Les animaux à plumes ont attiré les yeux de tous les rêveurs de l’histoire. Ils font ce que tout humain désire au plus profond de lui : tendre les bras et voler. Hermès, Icare, l’Archange Saint-Michel, ou même Cupidon : nous nous rêvons avec des ailes, à voyager vite et découvrir le monde d’en haut. Notre imagination et notre créativité sont sans limites, et pour beaucoup de nos tétrapodes ailés, on retrouve une histoire, une légende associée.

Cet article est collaboratif, je vous prie d’accueillir ici Corentin Gruwier, passionné de biodiversité et compagnon de projet sur le documentaire du Papangue à La Réunion, pour vous parler aujourd’hui de deux espèces.
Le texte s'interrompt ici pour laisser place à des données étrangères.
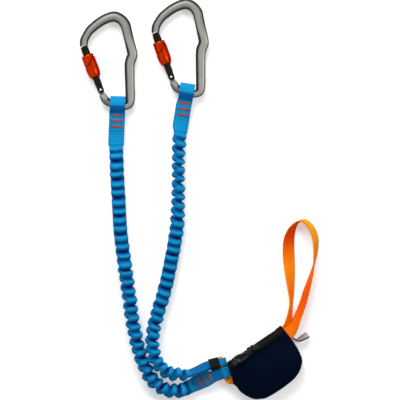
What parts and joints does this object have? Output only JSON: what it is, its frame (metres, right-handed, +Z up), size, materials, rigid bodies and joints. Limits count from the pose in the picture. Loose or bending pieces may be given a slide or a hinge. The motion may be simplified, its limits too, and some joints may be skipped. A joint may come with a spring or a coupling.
{
  "type": "via ferrata lanyard",
  "caption": "Y-shaped via ferrata lanyard: locking carabiners on gathered elastic arms, a pouch with a folded tear-webbing absorber, and a webbing loop for the harness.",
  "frame": {"origin": "middle of the laid-out lanyard's box, on the surface it lies on", "axes": "+Y from the pouch towards the carabiners, +X to the pouch's side as seen from above, +Z up off the surface"},
  "size_m": [0.2782, 0.4675, 0.0314],
  "materials": {
    "frame_metal": "bead-blasted grey anodised",
    "gate_metal": "black anodised",
    "sleeve_metal": "satin orange-red anodised",
    "steel": "satin",
    "blue_webbing": "woven polyamide",
    "orange_webbing": "woven polyamide",
    "tear_webbing": "woven polyamide",
    "navy_fabric": "coated ripstop",
    "black_tape": "woven tape",
    "puller_cord": "braided",
    "slider_metal": "dark lacquer",
    "label_tape": "satin ribbon"
  },
  "bodies": {
    "pouch": {"pouch_front": "navy_fabric", "pouch_back": "navy_fabric", "edge_binding": "black_tape", "zip_tape": "black_tape", "absorber_webbing": "tear_webbing", "lanyard_loop": "orange_webbing", "harness_loop": "orange_webbing", "arm_keeper": "black_tape", "label": "label_tape", "lower_eye_left": "blue_webbing", "lower_eye_right": "blue_webbing", "elastic_arm_left": "blue_webbing", "elastic_arm_right": "blue_webbing"},
    "zip_slider": {"zip_slider": "slider_metal", "puller_cord": "puller_cord", "puller_knot": "puller_cord"},
    "arm_end_left": {"upper_eye_left": "blue_webbing"},
    "carabiner_left": {"carabiner_frame_left": "frame_metal", "gate_rivet_left": "steel"},
    "gate_left": {"gate_left": "gate_metal", "gate_spring_left": "steel", "gate_plunger_left": "steel"},
    "sleeve_left": {"locking_sleeve_left": "sleeve_metal", "sleeve_spring_left": "steel"},
    "arm_end_right": {"upper_eye_right": "blue_webbing"},
    "carabiner_right": {"carabiner_frame_right": "frame_metal", "gate_rivet_right": "steel"},
    "gate_right": {"gate_right": "gate_metal", "gate_spring_right": "steel", "gate_plunger_right": "steel"},
    "sleeve_right": {"locking_sleeve_right": "sleeve_metal", "sleeve_spring_right": "steel"}
  },
  "joints": [
    {"name": "arm_stretch_left", "type": "slide", "parent": "pouch", "child": "arm_end_left", "axis": [0, 1, 0], "range_m": [0, 0.25], "stiffness_N_per_m": 80, "deforming": ["elastic_arm_left"]},
    {"name": "carabiner_swing_left", "type": "hinge", "parent": "arm_end_left", "child": "carabiner_left", "pos_m": [-0.09553, 0.11056, 0.0078], "axis": [0.9789, -0.2043, 0], "range_deg": [-120, 120]},
    {"name": "gate_open_left", "type": "hinge", "parent": "carabiner_left", "child": "gate_left", "pos_m": [-0.11478, 0.12762, 0.0078], "axis": [0, 0, -1], "range_deg": [0, 24], "stiffness_Nm_per_rad": 0.25},
    {"name": "sleeve_turn_left", "type": "hinge", "parent": "gate_left", "child": "sleeve_left", "pos_m": [-0.11478, 0.12762, 0.0078], "axis": [-0.3634, 0.9316, 0], "range_deg": [0, 90], "stiffness_Nm_per_rad": 0.01},
    {"name": "arm_stretch_right", "type": "slide", "parent": "pouch", "child": "arm_end_right", "axis": [0.159, 0.9873, 0], "range_m": [0, 0.25], "stiffness_N_per_m": 80, "deforming": ["elastic_arm_right"]},
    {"name": "carabiner_swing_right", "type": "hinge", "parent": "arm_end_right", "child": "carabiner_right", "pos_m": [-0.01363, 0.12524, 0.0078], "axis": [0.974, -0.2265, 0], "range_deg": [-120, 120]},
    {"name": "gate_open_right", "type": "hinge", "parent": "carabiner_right", "child": "gate_right", "pos_m": [-0.03249, 0.14273, 0.0078], "axis": [0, 0, -1], "range_deg": [0, 24], "stiffness_Nm_per_rad": 0.25},
    {"name": "sleeve_turn_right", "type": "hinge", "parent": "gate_right", "child": "sleeve_right", "pos_m": [-0.03249, 0.14273, 0.0078], "axis": [-0.3421, 0.9397, 0], "range_deg": [0, 90], "stiffness_Nm_per_rad": 0.01},
    {"name": "zip_travel", "type": "slide", "parent": "pouch", "child": "zip_slider", "axis": [0.8211, 0.5707, 0], "range_m": [0, 0.05]}
  ]
}
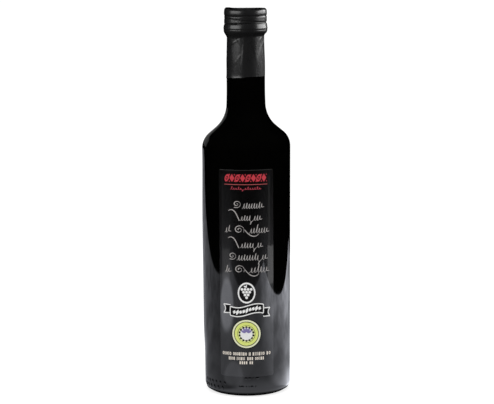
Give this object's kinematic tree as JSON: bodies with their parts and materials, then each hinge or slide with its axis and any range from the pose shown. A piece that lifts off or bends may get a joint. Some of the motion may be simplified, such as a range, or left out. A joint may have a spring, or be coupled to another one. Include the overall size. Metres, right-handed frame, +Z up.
{
  "type": "vinegar bottle",
  "caption": "Full, sealed glass vinegar bottle, tall and round, with a long neck, a screw cap under a black shrink capsule and a narrow dark film label.",
  "frame": {"origin": "centre of the ring the bottle stands on, at the surface under it", "axes": "+Z up along the bottle's axis, -Y out of the front through the middle of the label, +X to the right of someone facing the label"},
  "size_m": [0.065, 0.0651, 0.284],
  "materials": {
    "glass": "gloss",
    "cap": "satin",
    "capsule": "satin",
    "label_film": "satin",
    "print_red": "satin",
    "print_grey": "satin",
    "print_white": "satin",
    "print_cream": "satin",
    "print_lime": "satin",
    "print_violet": "satin"
  },
  "bodies": {
    "root": {"bottle": "glass", "screw_cap": "cap", "capsule": "capsule", "label": "label_film"}
  },
  "joints": []
}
Direction l’hémisphère Sud, à l’est du Mozambique, près de sa grande sœur Madagascar et perdue dans l’océan Indien : l’île Bourbon et ses quelques oiseaux.

Indigènes et endémiques

Sur l’île, des espèces d’horizons variés cohabitent. Si l’imaginaire collectif plante un décor exotique et une variété immense d’oiseaux, un Éden aux mille couleurs, la réalité est un peu différente. Ces dernières années, on observe autour de 70 espèces d’oiseaux sur l’île — contre près de 600 en France métropolitaine.
La Société d’Études Ornithologiques de La Réunion (SEOR) liste notamment 12 espèces indigènes et 9 endémiques.

Mais quelle est la différence entre indigène et endémique ?

  • Une espèce est indigène lorsqu’elle est présente naturellement sur un territoire.

  • Elle est endémique lorsqu’elle est inféodée à une aire restreinte, et uniquement présente là.

Ainsi, une espèce endémique est forcément indigène.
Mais une espèce peut être indigène sans être endémique : le renard roux est indigène en France, mais on le retrouve naturellement dans toute l’Eurasie. Il n’est donc pas endémique chez nous. Et comme il a été introduit en Amérique du Nord, il n’y est même pas indigène.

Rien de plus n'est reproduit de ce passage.